Here we have the beginning of our Lord's persistent message that he has come to fulfill the law of his ancestors, not simply to add one more grand legal code that would top all the others; it was a new law, a totally transforming new direction that we now understand is the gospel in all its fullness. What people, steeped in a fifteen-century tradition, would just roll over and say, "Ok, sounds good to me"?
It didn't look good for Jesus from them on; and we know where it got him nailed to the cross. He was headed straight for Calvary because the cross is the ultimate expression of this new law, a law of unconditional love and sacrifice that Jesus was telling everyone who had ears to hear and eyes to see that was a law greater than any human made legal system. God had intervened through Jesus to redeem the world with a vision of his kingdom based on compassion, justice, and wholeness for one and all that is greater than whether or not he worked a miracle on the Sabbath.
So here we are, lo, these many years later, and we find ourselves as Christians in a tricky position. Yes, life needs to be orderly. We are people who live by the rule of law. But our savior embodied a radical kingdom where God is always calling us to a higher place.
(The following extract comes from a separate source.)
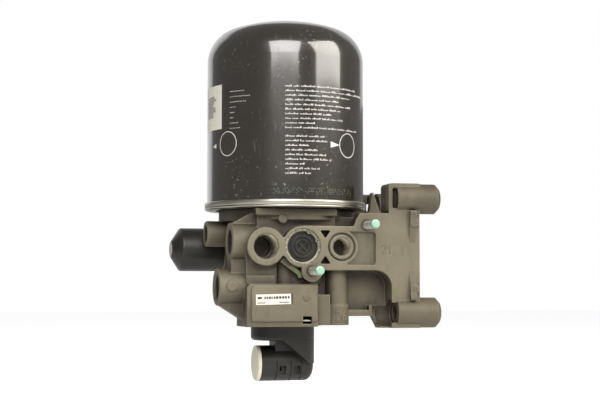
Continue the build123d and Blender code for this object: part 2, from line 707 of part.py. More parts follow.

Frankly, it makes being a Christian an enormously risky way of life. If we look at the power in the resurrected life we celebrate this Easter season, we should step trepidaciously every time we go to church or have the audacity to admit we are Christians and dare to act like it. When we do, we confess we have come to worship a God who takes us into a life that is one of challenge and an invitation to make God's kingdom our only true home and law and to bring it to earth right here, right now.
Isn't it ironic then that the church and the Christian faith are seen as stodgy by so many people? Or if not stodgy, as an institution existing only to make sure the Golden Rule is enforced and enforced with a lot of pomp and circumstance that is off-putting to those who don't see the breathtaking truth of the gospel that "in Christ there is neither Jew nor Greek, slave nor free, male nor female, that we are all one in Christ Jesus."
I invite you today to accept God's invitation to this audacious pilgrimage. I invite you to a life lived for others, to help the lame find their water of healing. It's an invitation to take up your cross and follow the Risen One who just might put us in cross hairs with the ways of this world. It is so much more than a faith that buys us an eternal insurance policy. It is a faith of good news in this very moment, this second in your life, when we live fully with Christ now to fulfill HIS law, to rise up to the standards of the kingdom and to proclaim this good news to all nations.
Let's end at the very beginning, with this story of the healing. John's Gospel says there was a crowd of people with withered limbs, blind eyes, sores of all sorts waiting to get into the pool. The King James Version calls the crowd "a great multitude." Are we not all in some way waiting to be healed by the stirring waters? Are we not all part of a great multitude of humans who can't quite get there on our own, who need help getting into that water?
Well, the wrong doing of Jesus that day in man's eyes makes us right in God's. We are all at the pool in need of the one who can take us to that holy and healing place. We all will find we can in His name pick up our mat, walk and serve sacrificially and shout to others, "He who suffered for what he did for me" is now the one we I follow.
Thirty-two years ago on this program which then was called the Protestant Hour, one of our Lutheran preachers ended his sermon with these words, which I am pleased to quote, "The Sunday issue for Christians is not that of blue laws but of golden opportunity! Its concern is not on what you do not do: it is on what you are privileged to do. It is a time to realign our lives to the plumb line of His truth." So may it be for us all.
Let us pray. God of all power and all healing grace, deliver us from the bondages of our human conditions and slavery to this world, that we may now and forever accept the law of Christ's grace and mercy, and may God give us the power to stand up and walk in His ways to the honor and glory of His holy name. Amen.